Officials from NATO and the European Union (EU), as well as representatives from academia, addressed the challenges of maritime security at a workshop on 10 and 11 November in Geneva, Switzerland.

Mr Michel Soula, NATO Deputy Assistant Secretary General for Operations, said, “If we aim to bolster globalisation for the benefit of all, if trade at sea is to continue unmolested, and if the world is going to feed and fuel itself in the 21st century – then internationalised maritime security is an obligation, not a choice.”

Robust measures

Participants discussed options for implementing NATO’s Maritime Strategy as an effective tool in the efforts to maintain robust maritime security.

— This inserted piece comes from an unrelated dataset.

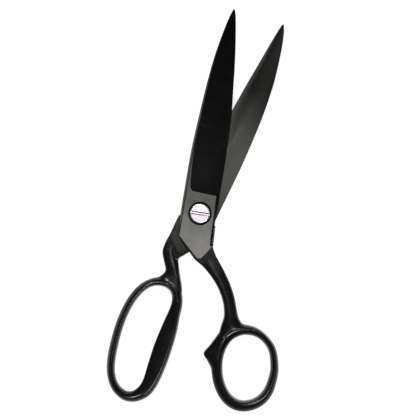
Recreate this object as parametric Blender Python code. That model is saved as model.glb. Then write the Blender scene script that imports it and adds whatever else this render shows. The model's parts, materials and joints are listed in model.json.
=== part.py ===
"""Left-handed fabric shears with bent handles, an assembly of separate pieces.

Both halves are drawn the same way up, in a "half frame": outer face up, pivot at the
origin, blade along +Y, spine on the left.  The upper half is used as drawn and hangs on an
empty on the pivot axis.  The lower half is the same drawing turned over about Y.
Driving sizes are in millimetres; MM turns them into metres.
"""

import math

import bmesh
import bpy
from mathutils import Vector
from mathutils.geometry import interpolate_bezier

MM = 0.001

# ---- the stack on the pivot axis, heights above the resting plane -------------------------
BOW_THICKNESS = 12.0        # the bows lie on the resting plane
JOINT_HEIGHT = BOW_THICKNESS / 2    # plane where the two inner faces meet
BLADE_GAP = 0.3             # between the two inner faces
SEAT_GAP = 0.2              # between pieces that are clamped or cast together
RUNNING_GAP = 0.05          # round the screw's shoulder
CUTTER_REACH = 20.0         # cutters run on this far past a piece

# ---- blades ------------------------------------------------------------------------------
BLADE_REACH = 129.0         # pivot to tip
SPINE_OFFSET = 12.0         # pivot to the back of the blade
EDGE_OFFSET = 10.2          # pivot to the cutting edge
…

They agreed that information-sharing among NATO and EU member and partner countries would help to ensure a robust maritime security effort. Delegates also examined the issue of protracted maritime conflicts, focusing on the Mediterranean and the Baltics.

There is merit in facilitating an exchange between experts from NATO member and partner countries to consider and explore the risks and opportunities for building trust to further enhance maritime security”, said Dr Eyup Turmus from the NATO Science for Peace and Security (SPS) Programme.

NATO’s role in maritime security

Maritime security is rising on NATO’s agenda and Allies are increasingly determined to implement the Maritime Strategy – an objective set at the Wales Summit in September 2014. This encompasses a complete revamping of NATO’s maritime forces, an extensive multi-year programme of maritime exercises and training, and the enhancement of cooperation between NATO and its partners, with other international actors and, in particular, the European Union.

So far, NATO’s current maritime operations have demonstrated the Alliance’s ability to achieve strategic objectives in vastly different contexts. Under Operation Active Endeavour, NATO ships are patrolling the Mediterranean and monitoring shipping to help deter, defend, disrupt and protect against terrorist activity. The operation evolved out of NATO’s immediate response to the terrorist attacks against the United States of 11 September 2001. Since 2008, NATO has also helped to deter and disrupt pirate attacks and protect humanitarian aid shipments off the Horn of Africa. And in 2011, Operation Unified Protector delivered power from the sea and comprised a major maritime arms embargo on Libya.

The workshop was co-organised by the Centre for Trust, Peace and Social Relations at Coventry University in the UK and the Small Arms Survey in Switzerland, with support from the NATO SPS Programme.